Intanto però fa in tempo a entusiasmare gli italiani con il Moro di Venezia, prima barca italiana nella storia della Coppa America ad arrivare in finale; Moro di Venezia era anche il nome di tutte le barche a vela di Raul (l’ultima, Moro di Venezia IX, è finita a un creditore testamentario qualche mese fa). È l’unico imprenditore italiano a parte Agnelli a non sembrare ridicolo in barca. In generale, è forse l’unico imprenditore italiano a reggere il confronto con l’Avvocato, anzi a batterlo. Nelle foto con lui, non ha mai l’aria di un famiglio. Non ne ha soggezione; i suoi capelli sono più argentei. Il sorriso più aperto, e i dieci anni in meno rispetto all’Avvocato (e i suoi chili in meno) si notano tutti. Agnelli con lui sembra un nonno buono, mentre Gardini all’apice del successo ha solo cinquant’anni. E Gardini si veste bene come lui; forse meglio; imitandolo, forse; coi risvolti ampissimi dei pantaloni, giacche naturalmente slacciate ai polsi, cravatte di maglia. Ma poi con qualche tocco british –i gilet coi bottoni, le coppole; forse sono solo eleganza da possidente di campagna, ma gli donano. Insomma, è più fico dell’Avvocato; e questo potrebbe aver avuto un peso, nella vicenda imprenditoriale gardiniana. Certo, è un provinciale: nelle – frequenti – interviste si sente l’accento romagnolo; ha un vocabolario limitato (la laurea arriverà solo, honoris causa e in agraria, all’apice del successo). Ma è la provincia estroversa e senza complessi degli anni ottanta, un po’ imperiale e ravennate; e non cafonal come la pur vicina Parma dei Tanzi. I figli sono belli ma non appariscenti, non finiscono sui giornali – nonostante un Christian De Sica alias Cristiano Gardini è protagonista del vanziniano Fratelli d’Italia (1989) come rampollo balneare in Costa Smeralda.
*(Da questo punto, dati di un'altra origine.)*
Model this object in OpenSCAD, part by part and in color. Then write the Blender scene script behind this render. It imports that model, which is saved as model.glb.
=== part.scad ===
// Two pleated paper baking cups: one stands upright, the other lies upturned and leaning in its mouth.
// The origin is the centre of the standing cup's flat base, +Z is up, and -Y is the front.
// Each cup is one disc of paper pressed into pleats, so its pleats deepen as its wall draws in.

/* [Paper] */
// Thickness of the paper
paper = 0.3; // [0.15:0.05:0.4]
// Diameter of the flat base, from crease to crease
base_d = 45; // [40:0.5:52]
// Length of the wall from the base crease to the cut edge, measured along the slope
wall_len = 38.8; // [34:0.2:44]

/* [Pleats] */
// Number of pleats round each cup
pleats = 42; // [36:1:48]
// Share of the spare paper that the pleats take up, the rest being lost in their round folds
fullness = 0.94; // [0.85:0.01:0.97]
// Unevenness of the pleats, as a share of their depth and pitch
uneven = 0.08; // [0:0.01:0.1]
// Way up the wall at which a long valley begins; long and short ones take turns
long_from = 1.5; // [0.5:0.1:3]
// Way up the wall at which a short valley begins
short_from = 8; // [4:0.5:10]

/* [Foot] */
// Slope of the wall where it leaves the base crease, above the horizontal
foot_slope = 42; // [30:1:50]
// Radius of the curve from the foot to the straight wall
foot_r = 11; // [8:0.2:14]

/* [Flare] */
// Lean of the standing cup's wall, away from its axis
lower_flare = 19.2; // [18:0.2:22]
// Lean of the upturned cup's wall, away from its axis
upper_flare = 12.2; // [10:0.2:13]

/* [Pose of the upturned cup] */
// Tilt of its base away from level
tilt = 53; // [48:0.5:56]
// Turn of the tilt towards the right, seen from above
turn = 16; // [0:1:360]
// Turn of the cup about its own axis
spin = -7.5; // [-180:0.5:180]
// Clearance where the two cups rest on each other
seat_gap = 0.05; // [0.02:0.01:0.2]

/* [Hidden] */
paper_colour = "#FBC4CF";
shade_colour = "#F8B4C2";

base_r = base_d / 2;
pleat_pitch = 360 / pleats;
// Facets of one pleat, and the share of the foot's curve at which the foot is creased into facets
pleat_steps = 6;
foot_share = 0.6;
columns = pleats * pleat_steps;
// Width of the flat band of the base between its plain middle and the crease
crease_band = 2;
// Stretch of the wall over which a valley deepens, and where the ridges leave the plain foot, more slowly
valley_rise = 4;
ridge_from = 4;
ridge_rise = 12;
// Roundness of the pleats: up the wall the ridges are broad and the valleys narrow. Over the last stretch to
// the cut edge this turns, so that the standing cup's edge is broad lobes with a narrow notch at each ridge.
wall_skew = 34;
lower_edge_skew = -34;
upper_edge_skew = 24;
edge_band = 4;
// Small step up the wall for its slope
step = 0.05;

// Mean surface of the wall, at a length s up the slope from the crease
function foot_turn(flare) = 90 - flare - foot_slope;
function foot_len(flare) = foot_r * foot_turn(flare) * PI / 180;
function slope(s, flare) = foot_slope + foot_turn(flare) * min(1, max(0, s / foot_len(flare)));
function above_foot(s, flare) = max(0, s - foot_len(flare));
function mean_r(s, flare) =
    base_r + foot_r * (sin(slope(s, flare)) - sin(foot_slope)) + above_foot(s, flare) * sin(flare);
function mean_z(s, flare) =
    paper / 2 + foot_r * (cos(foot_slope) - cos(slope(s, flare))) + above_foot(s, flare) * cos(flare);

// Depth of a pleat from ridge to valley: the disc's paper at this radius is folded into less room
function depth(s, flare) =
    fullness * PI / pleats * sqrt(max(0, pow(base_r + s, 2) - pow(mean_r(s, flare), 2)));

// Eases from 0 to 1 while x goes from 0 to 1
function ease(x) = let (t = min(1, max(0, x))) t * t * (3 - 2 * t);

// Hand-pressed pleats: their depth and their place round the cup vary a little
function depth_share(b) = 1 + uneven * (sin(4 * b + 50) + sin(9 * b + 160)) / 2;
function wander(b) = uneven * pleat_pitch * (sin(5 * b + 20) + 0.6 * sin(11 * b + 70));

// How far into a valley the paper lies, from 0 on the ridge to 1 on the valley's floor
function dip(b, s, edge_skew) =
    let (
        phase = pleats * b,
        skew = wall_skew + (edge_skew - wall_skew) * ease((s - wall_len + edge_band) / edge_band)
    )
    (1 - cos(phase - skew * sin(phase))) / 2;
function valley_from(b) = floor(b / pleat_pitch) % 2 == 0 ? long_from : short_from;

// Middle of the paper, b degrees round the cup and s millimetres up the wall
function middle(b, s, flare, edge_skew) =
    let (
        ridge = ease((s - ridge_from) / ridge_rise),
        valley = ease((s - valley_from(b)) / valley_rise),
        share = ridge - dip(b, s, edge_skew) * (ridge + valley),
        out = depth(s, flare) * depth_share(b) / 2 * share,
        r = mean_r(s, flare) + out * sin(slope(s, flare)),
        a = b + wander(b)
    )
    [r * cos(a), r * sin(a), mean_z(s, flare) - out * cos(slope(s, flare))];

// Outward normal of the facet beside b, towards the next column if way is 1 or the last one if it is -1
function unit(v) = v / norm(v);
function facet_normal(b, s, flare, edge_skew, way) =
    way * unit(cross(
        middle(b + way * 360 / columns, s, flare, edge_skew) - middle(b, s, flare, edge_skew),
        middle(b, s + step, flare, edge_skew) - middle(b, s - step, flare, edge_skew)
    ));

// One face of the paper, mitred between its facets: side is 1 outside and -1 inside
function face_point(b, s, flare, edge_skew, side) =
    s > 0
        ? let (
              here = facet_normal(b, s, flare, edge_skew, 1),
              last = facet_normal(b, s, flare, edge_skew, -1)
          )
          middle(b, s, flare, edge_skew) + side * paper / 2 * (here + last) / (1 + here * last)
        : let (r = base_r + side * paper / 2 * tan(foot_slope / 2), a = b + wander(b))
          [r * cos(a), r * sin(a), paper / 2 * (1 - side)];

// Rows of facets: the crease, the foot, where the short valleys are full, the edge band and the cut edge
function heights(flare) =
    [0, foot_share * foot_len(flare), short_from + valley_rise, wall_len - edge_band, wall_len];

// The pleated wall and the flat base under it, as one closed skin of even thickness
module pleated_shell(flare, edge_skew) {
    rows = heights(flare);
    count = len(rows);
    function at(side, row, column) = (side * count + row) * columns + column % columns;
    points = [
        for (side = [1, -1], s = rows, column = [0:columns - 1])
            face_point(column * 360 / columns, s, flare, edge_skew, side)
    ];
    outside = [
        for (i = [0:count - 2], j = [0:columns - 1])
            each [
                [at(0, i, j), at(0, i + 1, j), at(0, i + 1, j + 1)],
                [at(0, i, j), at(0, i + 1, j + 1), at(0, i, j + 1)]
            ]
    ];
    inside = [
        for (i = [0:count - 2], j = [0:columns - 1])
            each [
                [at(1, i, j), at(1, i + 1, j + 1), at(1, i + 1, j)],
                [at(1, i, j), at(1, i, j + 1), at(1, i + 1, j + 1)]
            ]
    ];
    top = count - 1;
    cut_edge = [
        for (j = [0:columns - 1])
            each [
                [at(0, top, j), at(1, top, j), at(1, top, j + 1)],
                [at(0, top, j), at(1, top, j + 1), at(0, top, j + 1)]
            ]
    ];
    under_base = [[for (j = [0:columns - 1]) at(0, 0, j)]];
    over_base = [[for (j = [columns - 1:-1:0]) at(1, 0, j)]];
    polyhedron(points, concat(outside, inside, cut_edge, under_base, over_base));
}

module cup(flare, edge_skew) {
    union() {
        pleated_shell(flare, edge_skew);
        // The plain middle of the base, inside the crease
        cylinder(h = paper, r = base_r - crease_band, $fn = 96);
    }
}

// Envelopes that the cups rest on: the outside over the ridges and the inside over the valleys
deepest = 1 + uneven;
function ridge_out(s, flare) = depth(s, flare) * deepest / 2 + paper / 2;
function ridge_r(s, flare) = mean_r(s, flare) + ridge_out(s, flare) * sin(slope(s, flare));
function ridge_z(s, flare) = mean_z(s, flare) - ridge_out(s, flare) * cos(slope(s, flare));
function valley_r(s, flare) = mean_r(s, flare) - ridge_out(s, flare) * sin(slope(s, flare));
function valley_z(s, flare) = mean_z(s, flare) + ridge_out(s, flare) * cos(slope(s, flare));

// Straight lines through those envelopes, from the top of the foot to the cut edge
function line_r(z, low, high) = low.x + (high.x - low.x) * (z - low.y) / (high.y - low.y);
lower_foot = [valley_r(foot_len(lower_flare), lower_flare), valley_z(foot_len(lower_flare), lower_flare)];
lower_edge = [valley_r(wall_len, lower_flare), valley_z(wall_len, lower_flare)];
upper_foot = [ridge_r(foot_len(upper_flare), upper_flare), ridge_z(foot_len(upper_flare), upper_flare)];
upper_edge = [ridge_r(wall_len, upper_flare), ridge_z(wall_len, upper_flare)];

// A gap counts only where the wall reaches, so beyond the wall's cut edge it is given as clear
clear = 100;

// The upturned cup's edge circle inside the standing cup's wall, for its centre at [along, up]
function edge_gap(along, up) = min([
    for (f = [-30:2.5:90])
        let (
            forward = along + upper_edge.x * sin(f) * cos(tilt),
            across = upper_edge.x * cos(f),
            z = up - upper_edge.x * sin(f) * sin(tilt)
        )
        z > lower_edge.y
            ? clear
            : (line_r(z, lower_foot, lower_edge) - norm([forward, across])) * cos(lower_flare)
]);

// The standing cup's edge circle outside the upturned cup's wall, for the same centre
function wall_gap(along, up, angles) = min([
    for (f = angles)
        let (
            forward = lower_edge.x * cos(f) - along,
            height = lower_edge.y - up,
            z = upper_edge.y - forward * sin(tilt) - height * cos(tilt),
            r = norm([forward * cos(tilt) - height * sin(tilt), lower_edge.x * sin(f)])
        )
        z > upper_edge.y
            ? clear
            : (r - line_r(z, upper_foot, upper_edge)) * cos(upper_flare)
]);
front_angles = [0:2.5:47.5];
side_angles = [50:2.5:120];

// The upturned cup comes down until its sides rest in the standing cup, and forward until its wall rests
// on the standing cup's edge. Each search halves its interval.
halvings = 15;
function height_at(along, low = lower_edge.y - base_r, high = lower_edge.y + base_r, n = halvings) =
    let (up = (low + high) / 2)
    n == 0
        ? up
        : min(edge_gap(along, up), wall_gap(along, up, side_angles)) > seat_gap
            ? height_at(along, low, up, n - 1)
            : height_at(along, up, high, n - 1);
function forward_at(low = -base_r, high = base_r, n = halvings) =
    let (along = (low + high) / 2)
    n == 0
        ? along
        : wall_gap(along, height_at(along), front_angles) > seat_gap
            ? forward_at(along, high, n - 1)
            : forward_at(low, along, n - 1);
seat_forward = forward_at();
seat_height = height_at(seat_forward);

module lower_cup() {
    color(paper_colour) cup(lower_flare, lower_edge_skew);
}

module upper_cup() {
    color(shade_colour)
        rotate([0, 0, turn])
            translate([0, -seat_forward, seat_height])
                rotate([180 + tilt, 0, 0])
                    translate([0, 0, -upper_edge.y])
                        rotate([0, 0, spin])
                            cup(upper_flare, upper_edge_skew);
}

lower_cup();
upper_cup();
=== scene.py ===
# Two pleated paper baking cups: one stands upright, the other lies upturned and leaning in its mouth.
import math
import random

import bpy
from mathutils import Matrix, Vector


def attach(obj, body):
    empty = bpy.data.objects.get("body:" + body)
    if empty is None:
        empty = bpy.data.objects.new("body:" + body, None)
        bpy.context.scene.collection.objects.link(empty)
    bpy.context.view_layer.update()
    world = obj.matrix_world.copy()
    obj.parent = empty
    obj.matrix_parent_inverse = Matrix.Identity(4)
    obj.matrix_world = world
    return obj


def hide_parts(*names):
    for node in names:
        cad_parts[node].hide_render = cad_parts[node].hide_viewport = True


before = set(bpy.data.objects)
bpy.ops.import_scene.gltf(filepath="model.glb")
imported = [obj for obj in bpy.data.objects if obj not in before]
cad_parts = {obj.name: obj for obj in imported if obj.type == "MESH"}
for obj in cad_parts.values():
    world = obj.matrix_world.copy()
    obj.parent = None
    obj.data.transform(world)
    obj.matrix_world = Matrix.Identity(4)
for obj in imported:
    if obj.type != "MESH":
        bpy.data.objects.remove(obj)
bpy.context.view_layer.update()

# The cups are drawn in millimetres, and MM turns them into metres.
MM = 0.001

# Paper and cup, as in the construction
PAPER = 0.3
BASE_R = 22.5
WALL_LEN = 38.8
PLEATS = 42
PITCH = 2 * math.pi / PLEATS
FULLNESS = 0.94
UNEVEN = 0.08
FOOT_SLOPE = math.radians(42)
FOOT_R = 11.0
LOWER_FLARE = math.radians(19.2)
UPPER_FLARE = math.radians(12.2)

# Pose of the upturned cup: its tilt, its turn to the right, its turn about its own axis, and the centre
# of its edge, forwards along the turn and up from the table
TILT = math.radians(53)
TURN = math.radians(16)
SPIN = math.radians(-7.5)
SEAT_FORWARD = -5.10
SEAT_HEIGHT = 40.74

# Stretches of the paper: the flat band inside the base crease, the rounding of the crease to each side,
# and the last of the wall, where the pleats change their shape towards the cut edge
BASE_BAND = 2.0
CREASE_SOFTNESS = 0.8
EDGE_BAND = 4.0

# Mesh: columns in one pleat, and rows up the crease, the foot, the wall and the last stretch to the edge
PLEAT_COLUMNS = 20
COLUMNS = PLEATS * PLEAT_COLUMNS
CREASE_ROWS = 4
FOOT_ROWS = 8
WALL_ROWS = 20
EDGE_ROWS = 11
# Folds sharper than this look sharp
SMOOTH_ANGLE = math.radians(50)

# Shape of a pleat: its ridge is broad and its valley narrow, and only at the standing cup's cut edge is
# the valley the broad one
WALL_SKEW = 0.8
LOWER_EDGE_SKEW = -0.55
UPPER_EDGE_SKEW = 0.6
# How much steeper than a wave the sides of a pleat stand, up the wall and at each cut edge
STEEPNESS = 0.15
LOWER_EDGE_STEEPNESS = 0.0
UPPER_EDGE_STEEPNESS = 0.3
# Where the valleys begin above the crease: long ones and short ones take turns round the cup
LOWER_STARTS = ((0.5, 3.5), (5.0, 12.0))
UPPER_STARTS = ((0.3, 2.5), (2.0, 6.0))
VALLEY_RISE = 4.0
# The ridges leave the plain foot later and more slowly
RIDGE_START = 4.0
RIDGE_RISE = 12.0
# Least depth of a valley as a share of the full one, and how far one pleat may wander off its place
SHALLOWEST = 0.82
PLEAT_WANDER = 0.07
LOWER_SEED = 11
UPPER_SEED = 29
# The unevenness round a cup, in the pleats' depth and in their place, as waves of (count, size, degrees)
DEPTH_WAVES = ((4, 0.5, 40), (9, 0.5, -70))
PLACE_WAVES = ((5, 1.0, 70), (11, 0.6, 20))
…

È l’unico imprenditore italiano a parte Agnelli a non sembrare ridicolo in barca. In generale, è forse l’unico imprenditore italiano a reggere il confronto con l’Avvocato, anzi a batterlo.

Niente Ville Certosa, nella realtà, invece, né vulcani finti: anzi un’estetica tutta di un perfetto made in Italy e compasso d’oro. Collaborazioni con Gae Aulenti che disegnò gli interni del Moro; e addirittura lampade da terra disegnate dallo stesso Gardini. La dotazione immobiliare è significativa: a Milano palazzo Belgioioso, a Roma il palazzo Pecci-Blunt all’Aracoeli, già residenza Borromeo del Cardinal Federigo, quello dei Promessi Sposi, poi salotto artistico-letterario con Mimì Pecci e il suo Teatro della Cometa e ospitando spesso Gide e Cocteau, Valery e Mauriac, Rubinstein e Stravinskij (e poi, più tardi, dimora molto simbolica di certi anni Ottanta con Donatella Pecci Blunt ). O gli uffici Montedison a via del Quirinale, sempre a Roma, in un ex convento secentesco disseminato da Gardini di arredi Castiglioni e Eames, con aranceto interno. Ma l’immobile più imaginifico di famiglia fu poi naturalmente Ca’ Dario, il palazzetto veneziano sul Canal Grande acquistato nel 1985 già con fama iettatoria secolare. Secondo D’Annunzio la casa si presentava come «una vecchia cortigiana piegata sotto il peso dei suoi monili» ma soprattutto aveva mietuto già diverse vittime: Marietta, figlia del committente e primo proprietario Giovanni Dario, morì nel ‘500 di crepacuore dopo il confino imposto al marito Vincenzo Barbaro. Molti dei suoi eredi morirono di morte violenta: fra questi Giacomo Barbaro, provveditore della Serenissima repubblica a Candia, che nel 1650 rimase vittima nell’ isola di un agguato. Morì nel ‘700 Arbit Abdoll, un ricco armeno che trafficava in diamanti, che acquisì il palazzo. Morì l’inglese Rawdon Brown, che nell’Ottocento spese tutti i suoi risparmi per restaurarlo, poi suicidandosi. A fine ‘800 un’altra vittima: il poeta francese Henry De Regnier. Il tenore Mario Del Monaco, che voleva comprare la casa, mentre rifletteva su rogiti e compromessi morì in un incidente stradale. Cà Dario passò poi all’americano Charles Briggs, il cui fidanzato si suicidò in Messico; e negli anni Settanta, prima di Gardini, uno degli ultimi acquirenti fu il conte torinese Filippo Giordano delle Lanze, ammazzato a colpi di candelabro da un marittimo jugoslavo poco affettuoso.

Nonostante la maledizione conclamata Gardini comprò il palazzo, lo rimise a nuovo come fastosa residenza veneziana, subito immortalata da Capital; forse perché gli Agnelli avevano Palazzo Grassi (oggi venduto) o forse perché in fondo riconosceva nella Serenissima la vera capitale, essendo fondamentalmente un uomo adriatico (e poi però in molti, nel ’93, a dire che era stata tutta colpa proprio della casa maledetta).